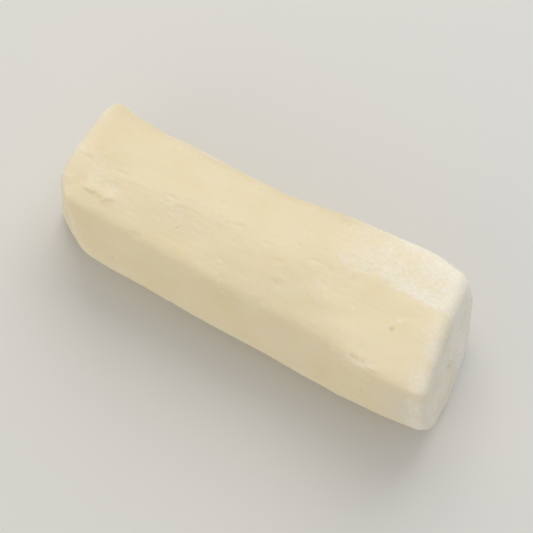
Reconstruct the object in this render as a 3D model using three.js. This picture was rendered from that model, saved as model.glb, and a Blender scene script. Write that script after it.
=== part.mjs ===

--

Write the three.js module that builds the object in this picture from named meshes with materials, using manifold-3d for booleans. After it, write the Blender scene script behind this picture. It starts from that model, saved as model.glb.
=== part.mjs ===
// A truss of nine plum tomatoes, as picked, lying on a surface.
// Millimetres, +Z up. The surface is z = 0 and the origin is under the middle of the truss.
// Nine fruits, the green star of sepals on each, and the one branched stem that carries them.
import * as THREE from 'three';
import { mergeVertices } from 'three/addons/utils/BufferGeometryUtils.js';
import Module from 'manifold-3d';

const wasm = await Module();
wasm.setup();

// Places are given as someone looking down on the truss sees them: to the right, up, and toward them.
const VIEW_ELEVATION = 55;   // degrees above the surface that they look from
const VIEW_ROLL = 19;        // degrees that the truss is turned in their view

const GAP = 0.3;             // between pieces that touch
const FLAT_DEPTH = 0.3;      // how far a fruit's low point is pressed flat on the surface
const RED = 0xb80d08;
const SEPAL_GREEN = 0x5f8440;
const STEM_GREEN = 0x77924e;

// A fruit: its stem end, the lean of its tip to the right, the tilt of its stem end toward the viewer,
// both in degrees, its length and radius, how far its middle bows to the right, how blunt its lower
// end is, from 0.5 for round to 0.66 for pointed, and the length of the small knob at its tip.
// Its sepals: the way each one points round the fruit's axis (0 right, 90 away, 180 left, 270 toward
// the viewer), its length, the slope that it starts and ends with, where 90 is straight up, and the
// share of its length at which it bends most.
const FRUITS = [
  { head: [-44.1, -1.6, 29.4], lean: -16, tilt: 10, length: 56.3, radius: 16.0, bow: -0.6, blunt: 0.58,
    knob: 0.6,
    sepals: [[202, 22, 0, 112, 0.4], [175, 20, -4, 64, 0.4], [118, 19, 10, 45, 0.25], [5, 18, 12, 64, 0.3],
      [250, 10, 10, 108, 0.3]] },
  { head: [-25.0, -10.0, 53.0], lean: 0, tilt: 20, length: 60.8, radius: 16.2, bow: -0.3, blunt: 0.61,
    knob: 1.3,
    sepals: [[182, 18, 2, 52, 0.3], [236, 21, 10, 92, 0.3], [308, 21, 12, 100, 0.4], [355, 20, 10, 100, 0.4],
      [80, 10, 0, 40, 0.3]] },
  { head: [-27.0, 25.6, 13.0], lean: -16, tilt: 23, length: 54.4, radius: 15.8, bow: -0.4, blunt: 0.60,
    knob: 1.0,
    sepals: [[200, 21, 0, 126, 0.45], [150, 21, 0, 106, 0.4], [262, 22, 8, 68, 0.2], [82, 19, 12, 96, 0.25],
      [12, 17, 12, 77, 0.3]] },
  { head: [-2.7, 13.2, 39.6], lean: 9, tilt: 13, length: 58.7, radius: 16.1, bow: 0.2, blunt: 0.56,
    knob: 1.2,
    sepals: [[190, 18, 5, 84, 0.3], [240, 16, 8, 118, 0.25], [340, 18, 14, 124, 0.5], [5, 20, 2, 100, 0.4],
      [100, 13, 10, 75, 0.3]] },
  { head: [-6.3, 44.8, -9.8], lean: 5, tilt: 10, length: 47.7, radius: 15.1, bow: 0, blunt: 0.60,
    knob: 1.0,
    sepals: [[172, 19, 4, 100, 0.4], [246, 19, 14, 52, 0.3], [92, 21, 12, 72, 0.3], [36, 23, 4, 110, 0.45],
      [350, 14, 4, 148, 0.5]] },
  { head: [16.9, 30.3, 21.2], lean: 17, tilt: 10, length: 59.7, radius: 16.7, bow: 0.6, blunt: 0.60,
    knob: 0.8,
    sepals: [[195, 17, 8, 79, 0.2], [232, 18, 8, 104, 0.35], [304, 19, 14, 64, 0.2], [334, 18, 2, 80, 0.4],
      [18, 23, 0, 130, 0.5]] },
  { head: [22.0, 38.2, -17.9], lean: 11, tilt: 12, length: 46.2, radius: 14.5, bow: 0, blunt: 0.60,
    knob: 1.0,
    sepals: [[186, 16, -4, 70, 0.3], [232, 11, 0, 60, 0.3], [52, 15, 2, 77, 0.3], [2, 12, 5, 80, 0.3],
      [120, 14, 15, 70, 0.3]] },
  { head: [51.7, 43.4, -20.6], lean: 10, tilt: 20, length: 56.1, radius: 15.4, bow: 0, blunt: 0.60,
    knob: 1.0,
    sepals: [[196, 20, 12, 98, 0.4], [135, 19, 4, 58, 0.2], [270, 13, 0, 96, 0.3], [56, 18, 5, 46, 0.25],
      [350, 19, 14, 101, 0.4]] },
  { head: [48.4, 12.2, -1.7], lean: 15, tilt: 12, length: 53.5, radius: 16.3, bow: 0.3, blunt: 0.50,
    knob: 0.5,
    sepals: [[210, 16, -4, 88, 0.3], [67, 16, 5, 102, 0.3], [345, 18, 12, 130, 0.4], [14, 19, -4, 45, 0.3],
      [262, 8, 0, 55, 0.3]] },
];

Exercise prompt
Pick out and copy the lines of the entries that hold the string "picture".

Final result
Reconstruct the object in this render as a 3D model using three.js. This picture was rendered from that model, saved as model.glb, and a Blender scene script. Write that script after it.
Write the three.js module that builds the object in this picture from named meshes with materials, using manifold-3d for booleans. After it, write the Blender scene script behind this picture. It starts from that model, saved as model.glb.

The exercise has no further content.